BRIEF:
Which lines hold the word "follow"? Copy each of them from the material.

THE DATA:
- - - -

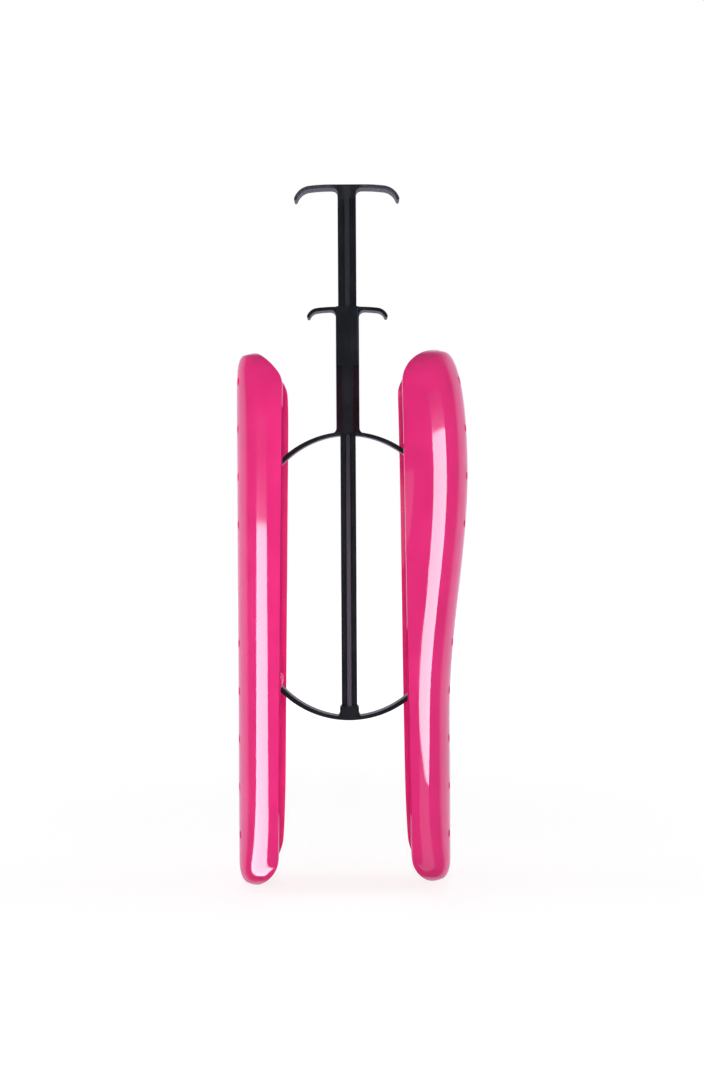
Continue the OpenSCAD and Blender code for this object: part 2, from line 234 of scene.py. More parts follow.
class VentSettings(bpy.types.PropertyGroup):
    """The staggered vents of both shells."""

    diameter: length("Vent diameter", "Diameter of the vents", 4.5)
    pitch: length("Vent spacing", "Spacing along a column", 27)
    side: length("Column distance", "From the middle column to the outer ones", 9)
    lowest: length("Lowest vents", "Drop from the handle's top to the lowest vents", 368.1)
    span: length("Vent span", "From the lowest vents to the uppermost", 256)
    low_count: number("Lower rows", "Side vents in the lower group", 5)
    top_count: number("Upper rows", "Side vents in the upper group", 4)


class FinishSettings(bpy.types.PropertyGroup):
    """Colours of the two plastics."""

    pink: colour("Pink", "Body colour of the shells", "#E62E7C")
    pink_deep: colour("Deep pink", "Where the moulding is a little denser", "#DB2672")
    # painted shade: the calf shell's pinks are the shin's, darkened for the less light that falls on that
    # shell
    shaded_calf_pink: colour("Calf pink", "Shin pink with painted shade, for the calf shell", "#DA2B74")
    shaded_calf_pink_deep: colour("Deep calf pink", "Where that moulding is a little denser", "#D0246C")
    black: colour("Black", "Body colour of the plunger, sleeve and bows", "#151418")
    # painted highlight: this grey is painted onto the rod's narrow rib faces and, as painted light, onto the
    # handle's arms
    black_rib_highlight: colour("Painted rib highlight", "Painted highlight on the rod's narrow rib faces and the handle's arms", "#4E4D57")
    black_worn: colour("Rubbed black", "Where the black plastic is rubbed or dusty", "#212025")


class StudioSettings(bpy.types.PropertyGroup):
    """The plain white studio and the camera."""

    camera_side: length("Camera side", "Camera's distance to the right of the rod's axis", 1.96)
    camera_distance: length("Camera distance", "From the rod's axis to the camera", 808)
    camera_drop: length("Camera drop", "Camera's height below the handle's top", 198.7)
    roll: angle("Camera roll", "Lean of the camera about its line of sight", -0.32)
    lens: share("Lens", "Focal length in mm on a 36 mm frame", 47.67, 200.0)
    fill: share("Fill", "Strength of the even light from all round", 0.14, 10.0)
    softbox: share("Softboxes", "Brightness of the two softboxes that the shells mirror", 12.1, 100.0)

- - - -

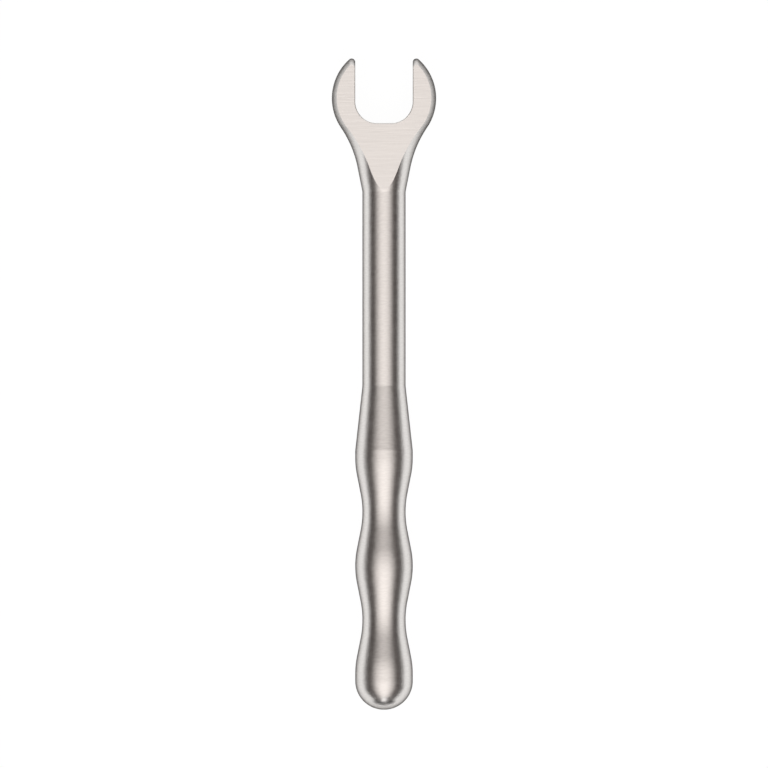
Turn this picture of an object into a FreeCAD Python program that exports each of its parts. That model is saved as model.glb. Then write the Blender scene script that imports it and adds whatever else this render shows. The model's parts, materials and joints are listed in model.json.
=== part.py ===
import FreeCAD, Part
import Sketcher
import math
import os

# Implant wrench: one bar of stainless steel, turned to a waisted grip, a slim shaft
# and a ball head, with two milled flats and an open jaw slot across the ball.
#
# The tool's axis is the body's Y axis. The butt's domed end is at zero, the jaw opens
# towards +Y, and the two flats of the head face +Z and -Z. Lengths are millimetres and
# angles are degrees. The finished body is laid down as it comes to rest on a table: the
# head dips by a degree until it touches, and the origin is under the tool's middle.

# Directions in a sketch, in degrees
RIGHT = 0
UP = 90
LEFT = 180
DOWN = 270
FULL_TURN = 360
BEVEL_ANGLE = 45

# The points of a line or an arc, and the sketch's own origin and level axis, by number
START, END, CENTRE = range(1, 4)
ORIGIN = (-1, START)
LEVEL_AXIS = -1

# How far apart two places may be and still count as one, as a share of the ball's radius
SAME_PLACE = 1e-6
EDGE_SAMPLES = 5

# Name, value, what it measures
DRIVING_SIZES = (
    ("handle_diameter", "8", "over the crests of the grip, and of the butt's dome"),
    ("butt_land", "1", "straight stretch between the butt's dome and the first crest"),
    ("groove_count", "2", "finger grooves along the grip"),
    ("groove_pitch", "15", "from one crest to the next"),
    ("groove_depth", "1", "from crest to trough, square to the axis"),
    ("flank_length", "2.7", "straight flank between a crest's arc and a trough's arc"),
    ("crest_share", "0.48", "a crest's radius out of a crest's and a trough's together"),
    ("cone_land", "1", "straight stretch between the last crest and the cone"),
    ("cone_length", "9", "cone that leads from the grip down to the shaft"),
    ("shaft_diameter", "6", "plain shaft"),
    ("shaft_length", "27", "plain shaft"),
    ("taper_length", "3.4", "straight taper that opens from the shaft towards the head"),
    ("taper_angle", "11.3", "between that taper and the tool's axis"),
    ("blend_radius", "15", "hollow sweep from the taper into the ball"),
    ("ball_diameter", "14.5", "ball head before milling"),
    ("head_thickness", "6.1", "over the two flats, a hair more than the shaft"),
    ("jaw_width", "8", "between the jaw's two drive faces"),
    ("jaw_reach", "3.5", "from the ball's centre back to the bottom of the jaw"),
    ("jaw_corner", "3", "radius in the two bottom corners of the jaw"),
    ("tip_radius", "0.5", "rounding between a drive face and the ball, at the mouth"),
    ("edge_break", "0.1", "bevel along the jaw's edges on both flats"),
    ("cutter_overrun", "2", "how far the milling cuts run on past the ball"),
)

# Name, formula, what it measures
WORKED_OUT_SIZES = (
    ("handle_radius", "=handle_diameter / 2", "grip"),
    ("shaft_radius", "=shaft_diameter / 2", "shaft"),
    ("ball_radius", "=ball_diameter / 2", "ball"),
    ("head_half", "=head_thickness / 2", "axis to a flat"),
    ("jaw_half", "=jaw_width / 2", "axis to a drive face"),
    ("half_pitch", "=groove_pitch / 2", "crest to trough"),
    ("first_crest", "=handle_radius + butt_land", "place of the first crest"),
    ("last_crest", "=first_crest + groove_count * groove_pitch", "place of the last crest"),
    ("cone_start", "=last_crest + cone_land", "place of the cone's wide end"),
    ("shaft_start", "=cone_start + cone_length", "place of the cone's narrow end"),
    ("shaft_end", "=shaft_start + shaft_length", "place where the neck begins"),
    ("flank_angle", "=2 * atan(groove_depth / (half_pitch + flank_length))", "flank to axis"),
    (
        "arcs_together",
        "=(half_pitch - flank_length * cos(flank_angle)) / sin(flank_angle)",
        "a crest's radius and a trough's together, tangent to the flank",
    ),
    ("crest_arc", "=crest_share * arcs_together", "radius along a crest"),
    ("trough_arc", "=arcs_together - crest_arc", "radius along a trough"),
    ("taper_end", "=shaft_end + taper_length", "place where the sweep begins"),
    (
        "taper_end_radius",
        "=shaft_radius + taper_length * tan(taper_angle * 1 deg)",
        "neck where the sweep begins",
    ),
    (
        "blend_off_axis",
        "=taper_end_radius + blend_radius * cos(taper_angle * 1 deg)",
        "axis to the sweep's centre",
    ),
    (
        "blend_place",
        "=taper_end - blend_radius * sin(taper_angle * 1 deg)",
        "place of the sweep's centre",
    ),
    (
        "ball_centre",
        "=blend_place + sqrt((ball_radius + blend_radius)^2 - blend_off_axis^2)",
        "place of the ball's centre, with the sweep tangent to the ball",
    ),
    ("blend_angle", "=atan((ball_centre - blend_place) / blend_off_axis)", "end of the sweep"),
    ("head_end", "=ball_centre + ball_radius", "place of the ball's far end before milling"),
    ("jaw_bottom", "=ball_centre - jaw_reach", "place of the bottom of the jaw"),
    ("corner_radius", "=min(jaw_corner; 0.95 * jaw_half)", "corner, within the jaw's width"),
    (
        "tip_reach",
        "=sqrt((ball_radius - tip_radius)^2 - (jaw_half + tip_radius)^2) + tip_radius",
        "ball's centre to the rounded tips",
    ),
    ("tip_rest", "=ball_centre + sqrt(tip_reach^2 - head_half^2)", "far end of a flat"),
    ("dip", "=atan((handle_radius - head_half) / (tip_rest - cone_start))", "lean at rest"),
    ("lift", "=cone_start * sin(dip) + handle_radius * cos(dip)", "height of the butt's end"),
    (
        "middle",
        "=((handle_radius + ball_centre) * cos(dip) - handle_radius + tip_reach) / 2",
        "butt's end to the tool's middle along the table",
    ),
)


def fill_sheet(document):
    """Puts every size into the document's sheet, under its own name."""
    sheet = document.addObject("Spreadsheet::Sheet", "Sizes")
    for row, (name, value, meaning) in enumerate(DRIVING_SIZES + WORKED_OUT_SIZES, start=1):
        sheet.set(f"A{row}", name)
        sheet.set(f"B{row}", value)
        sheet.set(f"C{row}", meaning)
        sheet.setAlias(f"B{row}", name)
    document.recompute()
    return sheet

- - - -

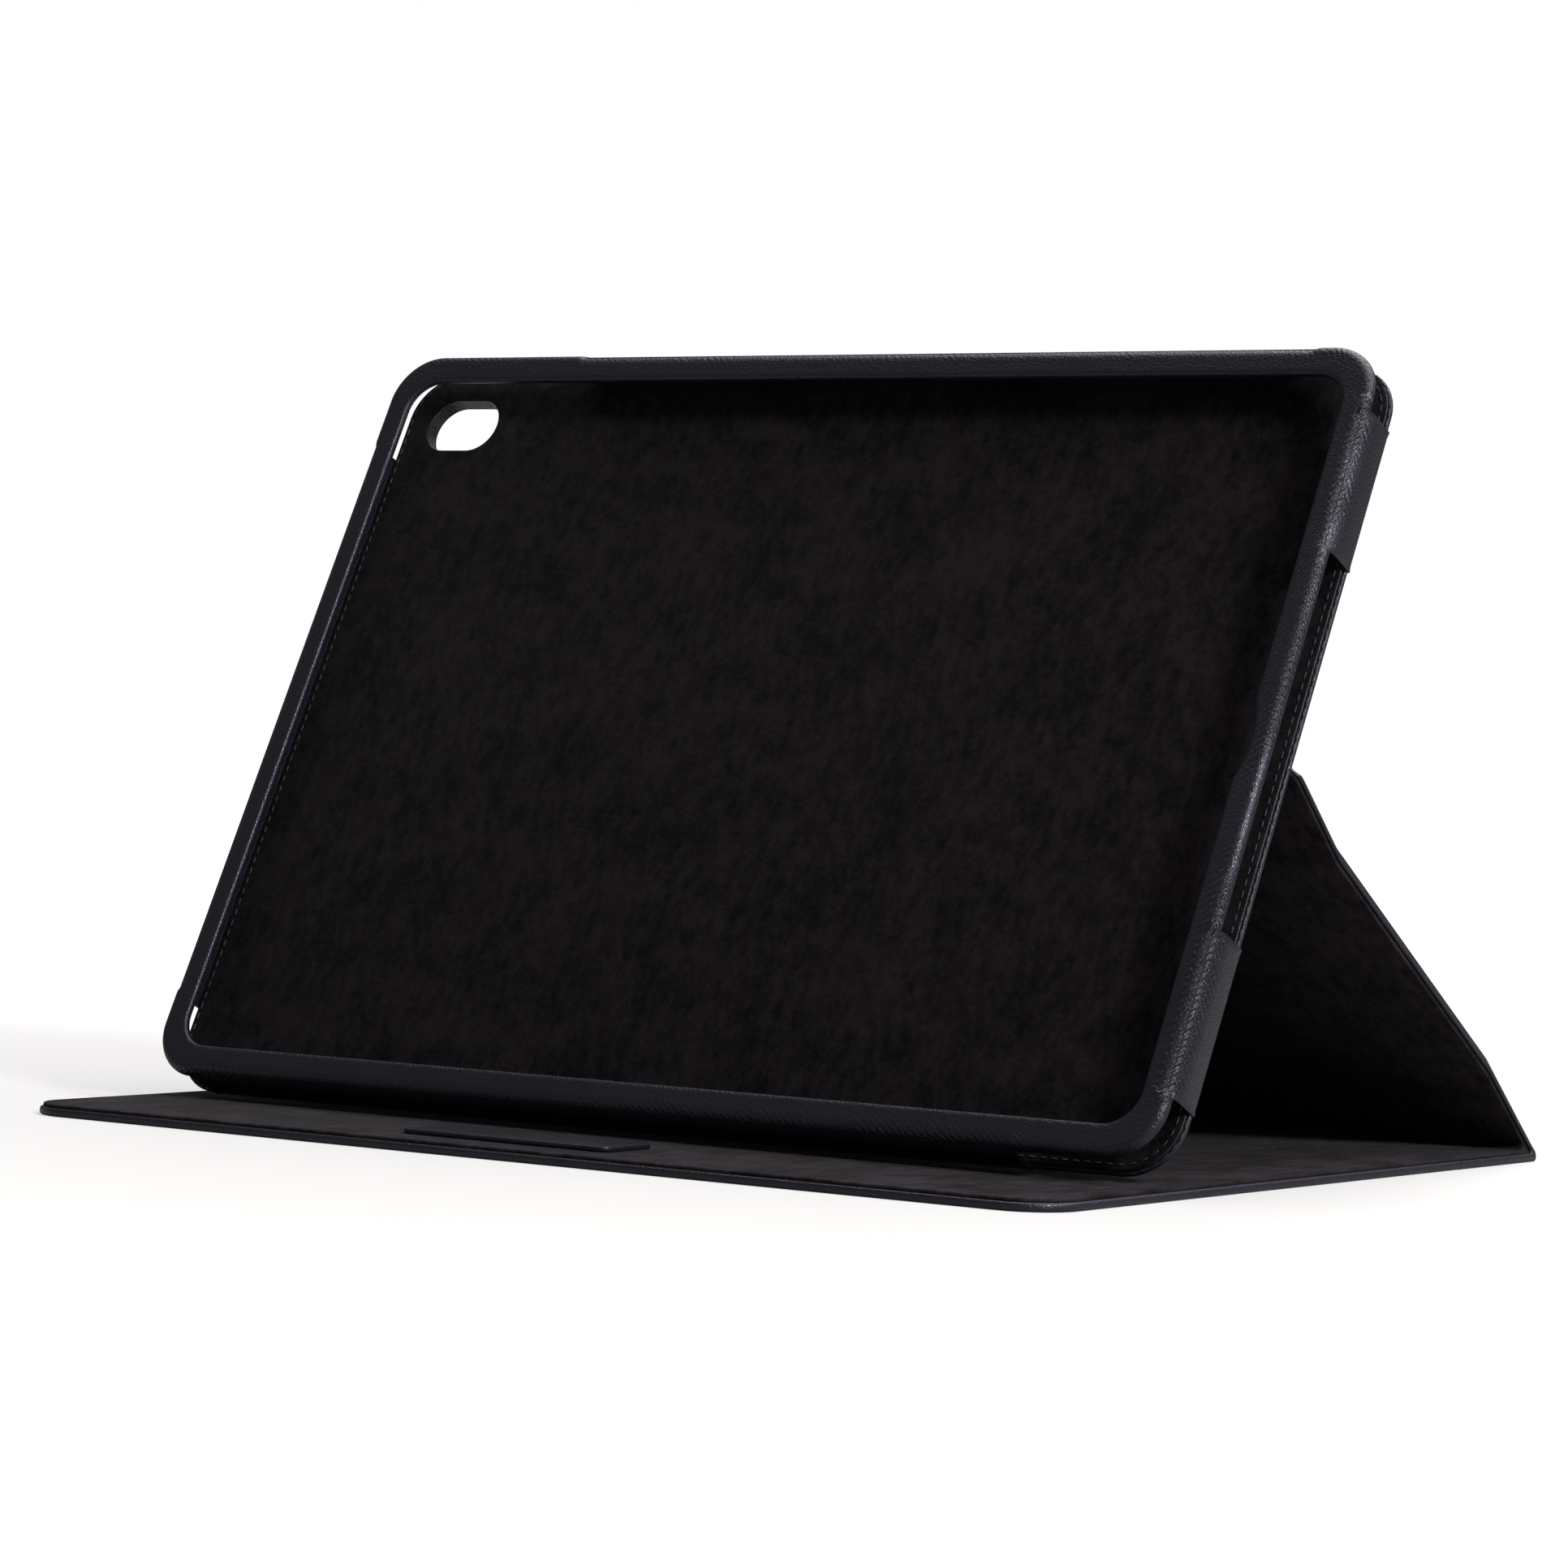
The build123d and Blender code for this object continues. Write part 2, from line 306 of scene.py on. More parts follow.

- - - -

REPLY TO THE EXERCISE:
Continue the OpenSCAD and Blender code for this object: part 2, from line 234 of scene.py. More parts follow.
The build123d and Blender code for this object continues. Write part 2, from line 306 of scene.py on. More parts follow.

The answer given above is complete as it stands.